There are many other reasons to move to the cloud. Limiting the cloud to a few use cases, or thinking simplistically about expense, isn’t reasonable. An analysis of whether the cloud makes sense for your company needs to take into account everything the cloud provides, ranging from improved performance to knowing that you won’t go offline if a wildfire threatens your office. Of course, it’s important to keep the downsides in mind. Moving to the cloud can be a heavy lift for an IT department that’s understaffed and under skilled. Expenses can grow significantly if cloud usage isn’t managed appropriately.
The number of respondents (20%) who said they weren’t doing anything to manage cloud costs was surprising. 20% isn’t a large number, but it’s certainly significant. This shouldn’t be interpreted as a sign that cost isn’t an issue; it’s a sign that poor cost management is more widespread than we would have guessed. It is easy to use the cloud inefficiently, and easy to ignore this drain on a company’s bottom line. Cloud expenses can grow unnoticed, like the legendary boiling frog. It’s easy to add a server instance here or a managed service there, each time adding a bit to the monthly bill. It’s easy to spin up a lot of instances, and “forget” to shut them down when they’re no longer needed.

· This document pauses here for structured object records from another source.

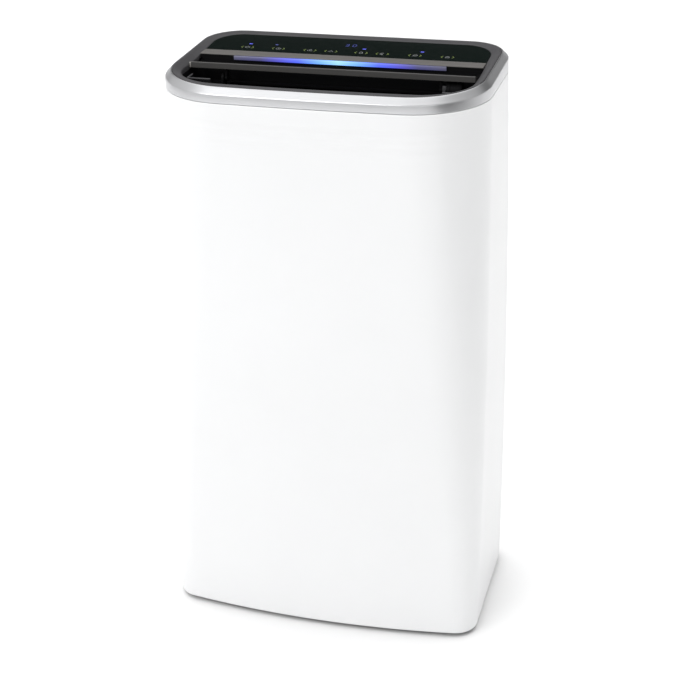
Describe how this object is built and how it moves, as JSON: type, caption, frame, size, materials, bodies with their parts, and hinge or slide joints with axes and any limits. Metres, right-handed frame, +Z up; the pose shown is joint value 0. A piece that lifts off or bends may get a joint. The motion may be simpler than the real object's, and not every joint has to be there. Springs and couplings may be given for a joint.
{
  "type": "dehumidifier",
  "caption": "Upright free-standing dehumidifier: smooth white shell, silver trim band, black touch panel, lit bar, top air outlet with a swinging louver vane and a rear pull-out water tank.",
  "frame": {"origin": "on the floor under the centre of the body", "axes": "+Z up, front faces -Y, +X is the viewer's right when facing the front"},
  "size_m": [0.3538, 0.2248, 0.6241],
  "materials": {
    "shell_white": "satin-gloss moulded ABS",
    "silver_trim": "satin silver-painted band",
    "dark_plastic": "satin dark grey",
    "black_gloss": "gloss black glass",
    "circuit_board": "solder mask",
    "steel": "bright zinc-plated",
    "light_bar": "diffusing lens, lit",
    "black_plastic": "fine texture",
    "zinc": "galvanised",
    "fin_aluminium": "bright thin sheet",
    "copper": "drawn copper",
    "black_paint": "semi-gloss enamel",
    "black_rubber": "matte",
    "tank_plastic": "translucent moulded",
    "white_foam": "closed-cell foam",
    "mesh_fabric": "nylon net",
    "carbon_foam": "open foam with carbon"
  },
  "bodies": {
    "housing": {"front_cover": "shell_white", "rear_cover": "shell_white", "trim_ring": "silver_trim", "top_frame": "dark_plastic", "touch_panel": "black_gloss", "touch_board": "circuit_board", "touch_springs": "steel", "light_lens": "light_bar", "light_board": "circuit_board", "outlet_duct": "black_plastic", "outlet_grille": "black_plastic", "louver_motor": "zinc", "scroll_housing": "black_plastic", "inlet_plate": "black_plastic", "fan_motor": "zinc", "motor_screws": "steel", "evaporator_fins": "fin_aluminium", "evaporator_tubes": "copper", "condenser_fins": "fin_aluminium", "condenser_tubes": "copper", "coil_plates": "zinc", "drip_tray": "black_plastic", "mid_deck": "black_plastic", "bay_partition": "black_plastic", "compressor": "black_paint", "accumulator": "black_paint", "grommets": "black_rubber", "studs": "steel", "nuts": "steel", "suction_pipe": "copper", "discharge_pipe": "copper", "capillary": "copper", "level_switch": "black_plastic", "base_pan": "dark_plastic", "power_box": "dark_plastic", "capacitor": "zinc", "power_inlet": "black_plastic", "drain_spout": "dark_plastic", "cover_screws": "steel", "humidity_sensor": "circuit_board"},
    "louver": {"louver": "dark_plastic"},
    "fan": {"fan_wheel": "black_plastic", "fan_shaft": "steel"},
    "tank": {"tank": "tank_plastic", "tank_lid": "dark_plastic"},
    "tank_handle": {"tank_handle": "dark_plastic"},
    "float": {"float": "white_foam"},
    "filter": {"filter_frame": "shell_white", "filter_mesh": "mesh_fabric", "carbon_filter": "carbon_foam"},
    "drain_cap": {"drain_cap": "black_rubber"},
    "fork_fl": {"fork_fl": "black_plastic"},
    "wheel_fl": {"wheel_fl": "black_rubber"},
    "fork_fr": {"fork_fr": "black_plastic"},
    "wheel_fr": {"wheel_fr": "black_rubber"},
    "fork_rl": {"fork_rl": "black_plastic"},
    "wheel_rl": {"wheel_rl": "black_rubber"},
    "fork_rr": {"fork_rr": "black_plastic"},
    "wheel_rr": {"wheel_rr": "black_rubber"}
  },
  "joints": [
    {"name": "louver_swing", "type": "hinge", "parent": "housing", "child": "louver", "pos_m": [0, -0.008, 0.6], "axis": [1, 0, 0], "range_deg": [-20, 30]},
    {"name": "fan_spin", "type": "hinge", "parent": "housing", "child": "fan", "pos_m": [0, 0, 0.4], "axis": [0, 1, 0], "continuous": true},
    {"name": "tank_slide", "type": "slide", "parent": "housing", "child": "tank", "axis": [0, 1, 0], "range_m": [0, 0.19]},
    {"name": "handle_fold", "type": "hinge", "parent": "tank", "child": "tank_handle", "pos_m": [-0.039, 0.1015, 0.212], "axis": [1, 0, 0], "range_deg": [0, 80]},
    {"name": "float_rise", "type": "hinge", "parent": "tank", "child": "float", "pos_m": [0.032, -0.036, 0.214], "axis": [0, 1, 0], "range_deg": [0, 24]},
    {"name": "filter_pull", "type": "slide", "parent": "housing", "child": "filter", "axis": [0, 1, 0], "range_m": [0, 0.1]},
    {"name": "drain_cap_pull", "type": "slide", "parent": "housing", "child": "drain_cap", "axis": [0, 1, 0], "range_m": [0, 0.03]},
    {"name": "swivel_fl", "type": "hinge", "parent": "housing", "child": "fork_fl", "pos_m": [-0.126, -0.064, 0.033], "axis": [0, 0, 1], "continuous": true},
    {"name": "roll_fl", "type": "hinge", "parent": "fork_fl", "child": "wheel_fl", "pos_m": [-0.126, -0.057, 0.013], "axis": [1, 0, 0], "continuous": true},
    {"name": "swivel_fr", "type": "hinge", "parent": "housing", "child": "fork_fr", "pos_m": [0.126, -0.064, 0.033], "axis": [0, 0, 1], "continuous": true},
    {"name": "roll_fr", "type": "hinge", "parent": "fork_fr", "child": "wheel_fr", "pos_m": [0.126, -0.057, 0.013], "axis": [1, 0, 0], "continuous": true},
    {"name": "swivel_rl", "type": "hinge", "parent": "housing", "child": "fork_rl", "pos_m": [-0.126, 0.066, 0.033], "axis": [0, 0, 1], "continuous": true},
    {"name": "roll_rl", "type": "hinge", "parent": "fork_rl", "child": "wheel_rl", "pos_m": [-0.126, 0.073, 0.013], "axis": [1, 0, 0], "continuous": true},
    {"name": "swivel_rr", "type": "hinge", "parent": "housing", "child": "fork_rr", "pos_m": [0.126, 0.066, 0.033], "axis": [0, 0, 1], "continuous": true},
    {"name": "roll_rr", "type": "hinge", "parent": "fork_rr", "child": "wheel_rr", "pos_m": [0.126, 0.073, 0.013], "axis": [1, 0, 0], "continuous": true}
  ]
}
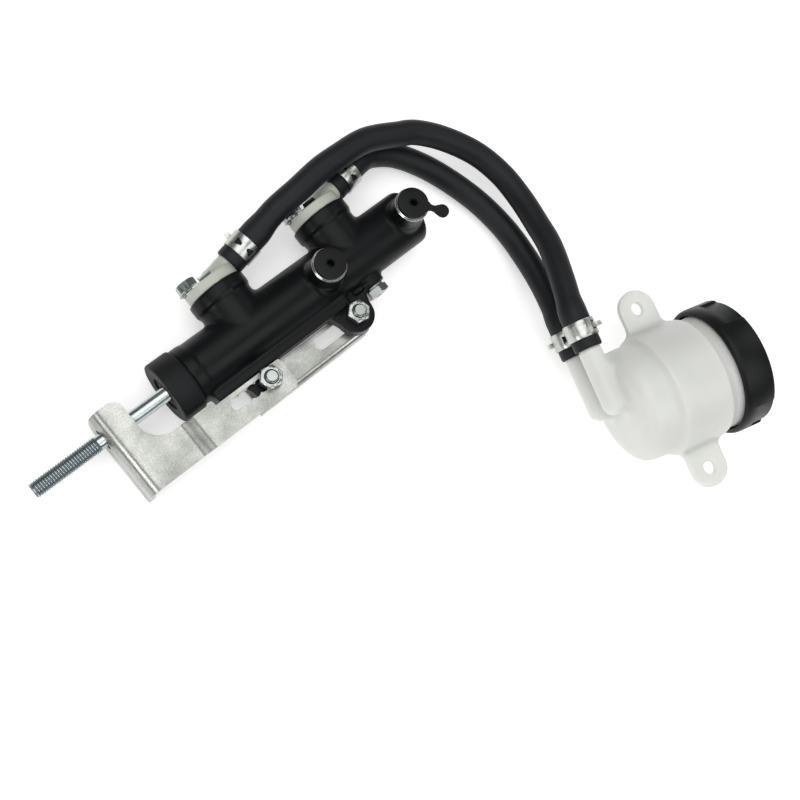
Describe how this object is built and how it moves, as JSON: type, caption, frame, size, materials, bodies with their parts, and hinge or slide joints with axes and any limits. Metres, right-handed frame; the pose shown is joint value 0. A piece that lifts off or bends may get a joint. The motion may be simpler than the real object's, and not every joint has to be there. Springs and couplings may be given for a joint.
{
  "type": "brake master cylinder",
  "caption": "Tandem hydraulic brake master cylinder with pushrod, adjusting bracket, two feed hoses and a remote fluid reservoir with a screw cap.",
  "frame": {"origin": "free end of the pushrod, on the bore axis, at rest", "axes": "+X along the bore from the pushrod tip to the closed end, +Y towards the two inlets, +Z towards the two outlet ports and up from the bench that the assembly lies on"},
  "size_m": [0.3074, 0.2443, 0.0678],
  "materials": {
    "cast_black": "matt black paint on a cast body",
    "cover_rubber": "matt",
    "spring_steel": "plain",
    "seal_rubber": "matt",
    "white_nylon": "satin, slightly cloudy",
    "zinc_plate": "bright zinc plated",
    "hose_rubber": "satin",
    "alloy_washer": "plain",
    "piston_alloy": "hard anodised",
    "plug_black": "satin",
    "hdpe": "translucent, satin",
    "cap_black": "satin"
  },
  "bodies": {
    "root": {"cylinder_body": "cast_black", "dust_cover": "cover_rubber", "circlip": "spring_steel", "stop_washer": "spring_steel", "inlet_seals": "seal_rubber", "primary_connector": "white_nylon", "secondary_connector": "white_nylon", "retaining_strips": "zinc_plate", "connector_bolts": "zinc_plate", "primary_hose": "hose_rubber", "secondary_hose": "hose_rubber", "cylinder_clamps": "zinc_plate", "reservoir_clamps": "zinc_plate", "stop_screw": "zinc_plate", "stop_screw_washer": "alloy_washer", "bracket_front": "zinc_plate", "bracket_rear": "zinc_plate", "mount_bolts": "zinc_plate", "mount_nuts": "zinc_plate", "secondary_spring": "spring_steel", "reservoir_body": "hdpe"},
    "primary_piston": {"primary_piston": "piston_alloy", "primary_cup": "seal_rubber", "primary_rear_seal": "seal_rubber"},
    "pushrod": {"pushrod": "zinc_plate"},
    "secondary_piston": {"secondary_piston": "piston_alloy", "secondary_front_cup": "seal_rubber", "secondary_rear_cup": "seal_rubber", "primary_spring": "spring_steel"},
    "primary_port_plug": {"primary_port_plug": "plug_black"},
    "secondary_port_plug": {"secondary_port_plug": "plug_black"},
    "cap_seal": {"cap_plate": "cap_black", "diaphragm": "seal_rubber"},
    "reservoir_cap": {"reservoir_cap": "cap_black"}
  },
  "joints": [
    {"name": "primary_stroke", "type": "slide", "parent": "root", "child": "primary_piston", "axis": [1, 0, 0], "range_m": [0, 0.016], "stiffness_N_per_m": 1500, "springref_m": -0.01, "deforming": ["primary_spring"]},
    {"name": "pushrod_turn", "type": "hinge", "parent": "primary_piston", "child": "pushrod", "pos_m": [0.0832, 0, 0], "axis": [1, 0, 0], "continuous": true},
    {"name": "secondary_stroke", "type": "slide", "parent": "root", "child": "secondary_piston", "axis": [1, 0, 0], "range_m": [0, 0.008], "deforming": ["secondary_spring"]},
    {"name": "primary_plug_pull", "type": "slide", "parent": "root", "child": "primary_port_plug", "axis": [0, 0, 1], "range_m": [0, 0.014]},
    {"name": "secondary_plug_pull", "type": "slide", "parent": "root", "child": "secondary_port_plug", "axis": [0, 0, 1], "range_m": [0, 0.014]},
    {"name": "cap_lift", "type": "slide", "parent": "root", "child": "cap_seal", "axis": [0.9576, -0.2746, 0.0872], "range_m": [0, 0.006]},
    {"name": "cap_turn", "type": "hinge", "parent": "cap_seal", "child": "reservoir_cap", "pos_m": [0.2638, -0.1468, 0.01662], "axis": [0.9576, -0.2746, 0.0872], "range_deg": [0, 720]}
  ],
  "couplings": [
    {"joint": "secondary_stroke", "follows": "primary_stroke", "ratio": 0.5},
    {"joint": "cap_turn", "follows": "cap_lift", "rad_per_m": 2094.4}
  ]
}
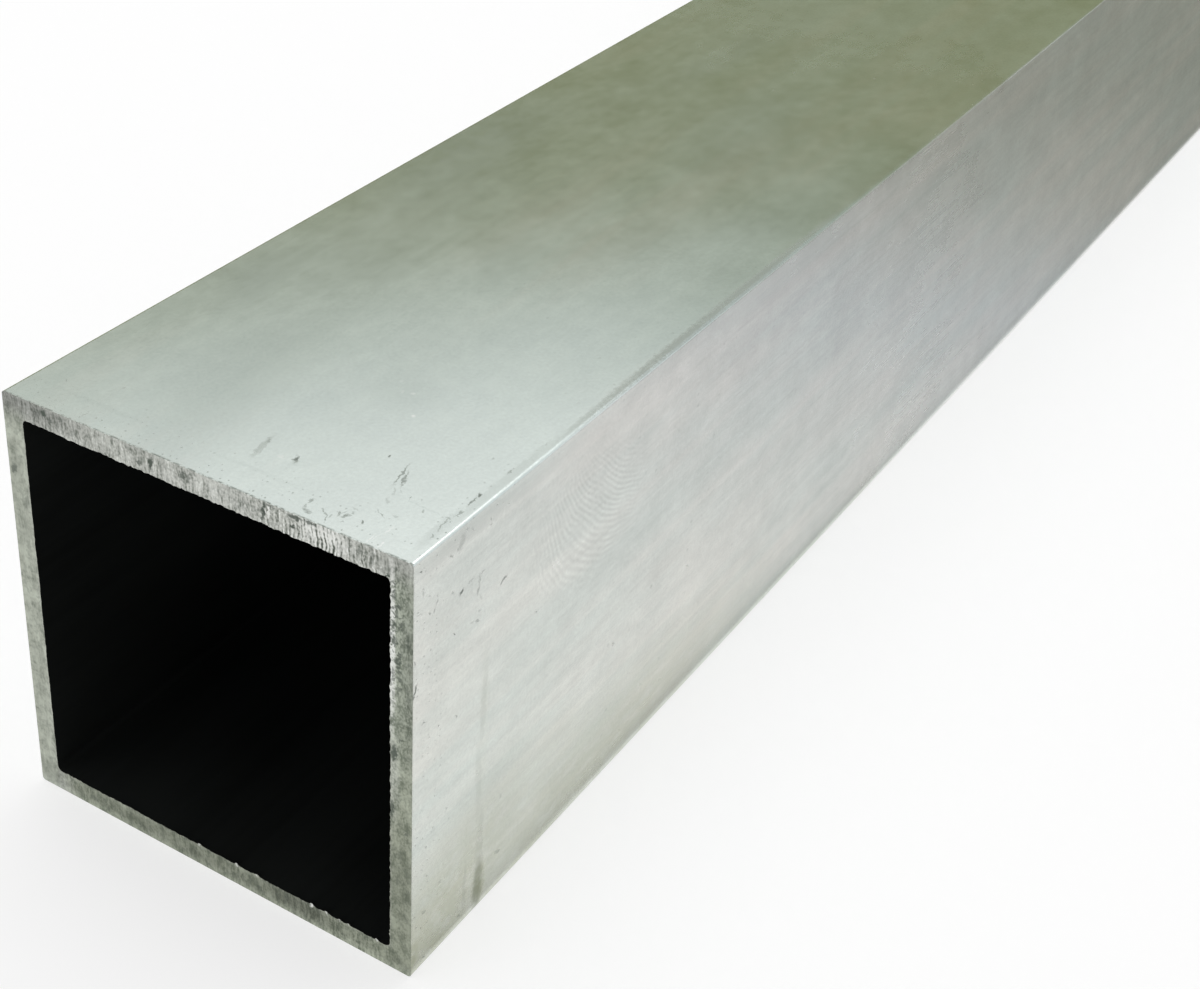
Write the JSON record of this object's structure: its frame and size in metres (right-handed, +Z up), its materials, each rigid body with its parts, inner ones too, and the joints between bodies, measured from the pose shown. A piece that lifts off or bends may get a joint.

So what strategies do our respondents use to control cloud expense? 28% of the respondents said that they manage the number of instances in use dynamically, adding and terminating them as needed. Workloads that don’t vary day to day and hour to hour are the exception, not the rule, and we suspect that many companies do a poor job of managing their fleet of instances–and the ability to size infrastructure dynamically has always been a key selling point for the cloud. An expanding tools ecosystem, including container orchestration tools like Kubernetes, can do a lot to keep an “instance farm” under control. A third (34%) of the respondents are using cost optimization tools; all of the major cloud providers provide these tools, in addition to third-party vendors.
Are organizations moving away from the cloud? No. There isn’t any substantial evidence of repatriation. Though some respondents report that they’re reducing cloud expense, or migrating back to on-premises, their numbers are small. Cloud expenses don’t seem to be a big issue, even though we get the uneasy feeling that many companies are doing a poor job of managing cloud costs. Still, no one is rushing to the exits–and we don’t expect them to start.